Prior to and after the show's cancellation, questions rose about whether the characters would be featured in the parent series, with the ABC president Paul Lee suggesting that Horowitz and Kitsis will "weave storylines across their assets."

==Reception==
===Ratings===
The finale was watched by 3.38 million American viewers, and received an 18-49 rating/share of 0.9/3. Though the viewership improved slightly from the previous episode, the 18-49 rating decreased. The show placed third in its timeslot and fourteenth for the night.

===Critical reception===
The finale received generally positive reviews from critics.

Amy Ratcliffe of IGN gave the episode an 8.9 out of 10, saying "The series finale was emotionally satisfying and worthy of the characters and their stories. Though there is always room for improvement, it delivered what it needed to. It's unfortunate we won’t get more time with these characters in this setting."

Christine Orlando of TV Fanatic gave the episode a 4.4 out of 5, signaling positive reviews.
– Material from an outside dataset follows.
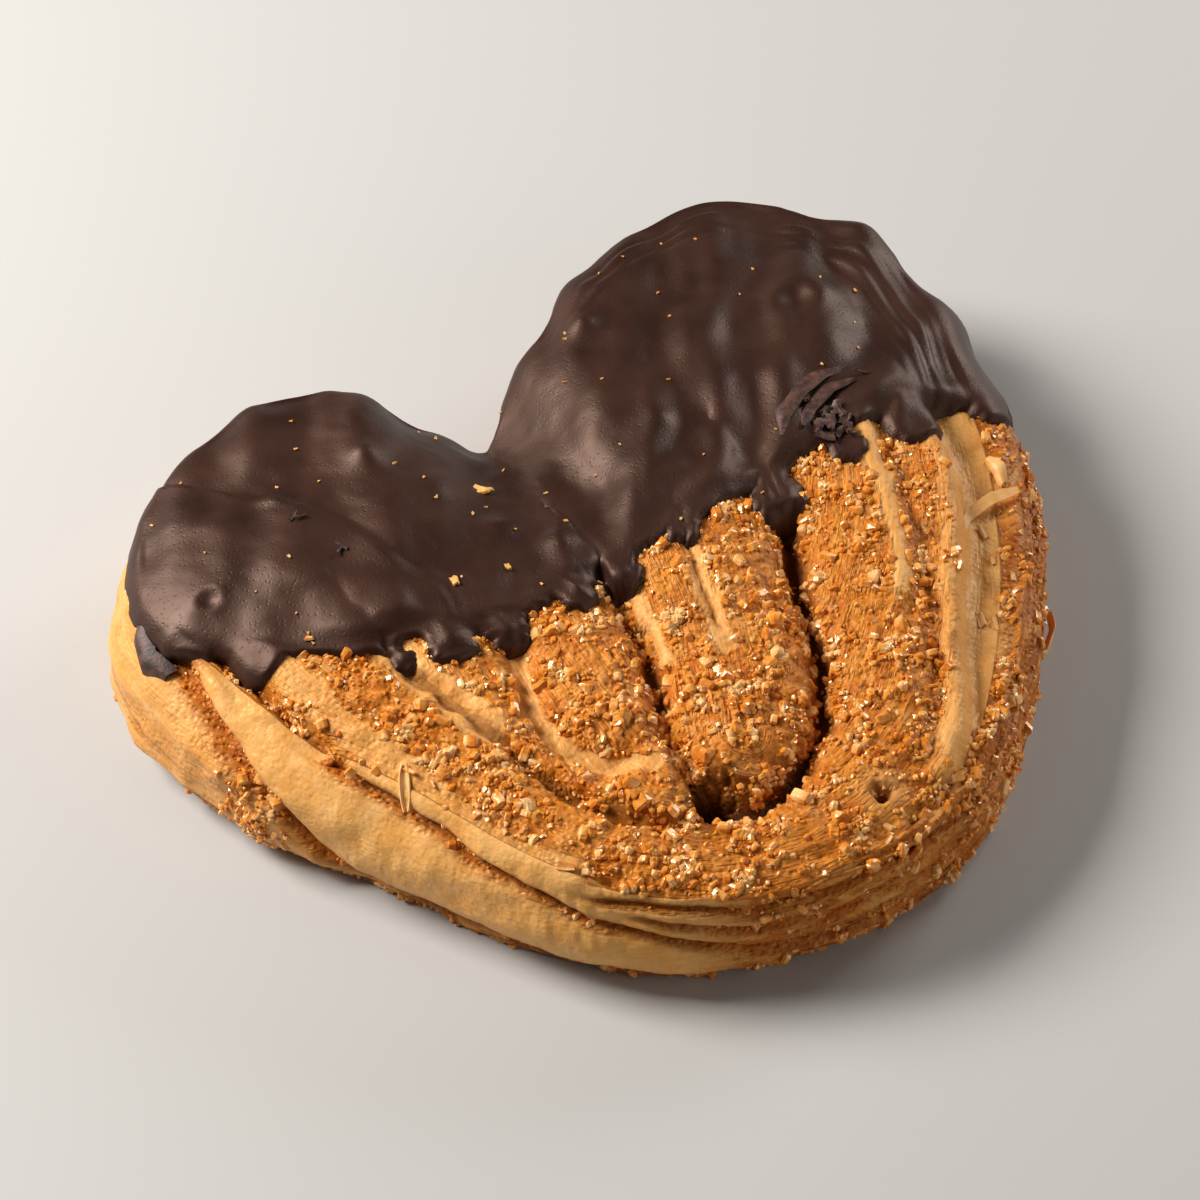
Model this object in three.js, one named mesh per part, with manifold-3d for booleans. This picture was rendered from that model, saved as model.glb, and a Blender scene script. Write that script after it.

Lily Sparks of TV.com gave the episode (and the season) a mixed review, saying "Thanks to this finale, Wonderland's future fans will have an emotionally satisfying, classic happy ending to look forward to at the end of the rusty laser-tag game that was the season—an ending so complete and composed that I’m sure the production team had a big heads-up they wouldn't be getting a second season well before they wrote the finale script. No storylines were left unsewn, there was no signature Kitsis & Horowitz cliffhanger; instead, we saw a very All’s Well That End’s Well, every-character-reunited wedding, presided over by a CGI rabbit, no less."